Old tale, I know, but just cause v4 is running out on the internet it doesn’t stop anyone from using it in their homes. I manage some ASNs on the internet. I have no need yet to worry about implementing v6 on the inside.
Is this for Windows 11?
My windows XP laptop is good right?
Just anyone with a windows xp machine really
“Compromises all devices running … an IPv6 address.”
Oh so no one is effected. (other then network nerds, and they are not real)
IPV6 is already rolled out in parts of the world. My provider has a Dual Stack lite architecture, the home connection is over IPV6, IPV4 is normally being tunneled via V6 through a provider grade NAT.

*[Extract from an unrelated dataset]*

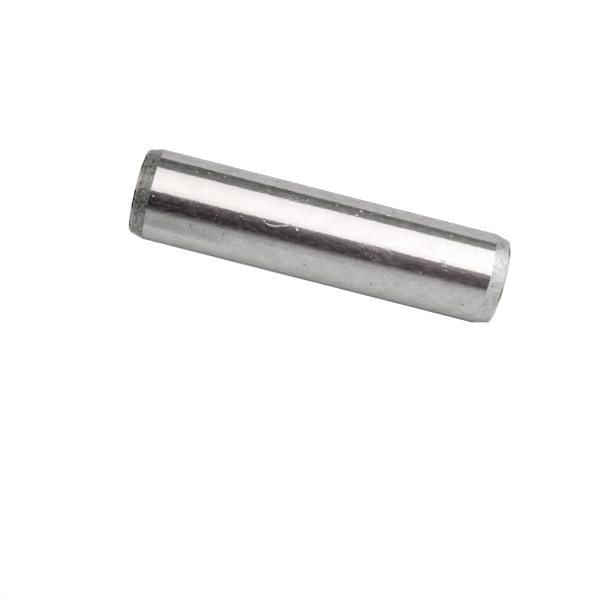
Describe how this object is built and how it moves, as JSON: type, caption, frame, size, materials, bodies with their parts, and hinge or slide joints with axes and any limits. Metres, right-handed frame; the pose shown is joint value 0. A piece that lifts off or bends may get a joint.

As I AM a network nerd, I pay for a dedicated IPV4 address every month, so I can reach my stuff from outside from old IPV4 only networks.
So when I plug in my router, connect a windows machine and just google stuff then all this traffic will be IPV6 without me configuring anything.
It’s so great fun having the attack surface being doubled by dual stack setups.
Why not instead use the money to pay for a domain name and use a router with a dynamic DNS daemon?
Because behind the carrier grade NAT I don’t get a routable IPV4 at all, so no inbound connections.
With the IPV4 I use I do use dyndns now, so I can resolve it from outside.
IPv6 is enabled by default on windows.
EDIT Here’s how to disable it. If you can’t on your modem/router. Open the network menu from the icon in bottom right of screen > right click on the network you are connected to and click “status” > In the popup click on the “Properties” button > You’ll get another popup with the name of your network adapter in a top line/box and a secondary box with a list of things in it > Look for the entry “Internet Protocol Version 6 (TCP/IPv6)” and uncheck the box in front of it > click OK.
you can have both addresses at the same time - this site shows both if you have them: https://whatismyipaddress.com/
Unfortunately (or fortunately, it depends on how you see it), some providers are already on IPv6. My Italian ISP has IPv6 with CGNAT, so all its users are on IPv6 without even knowing what it is.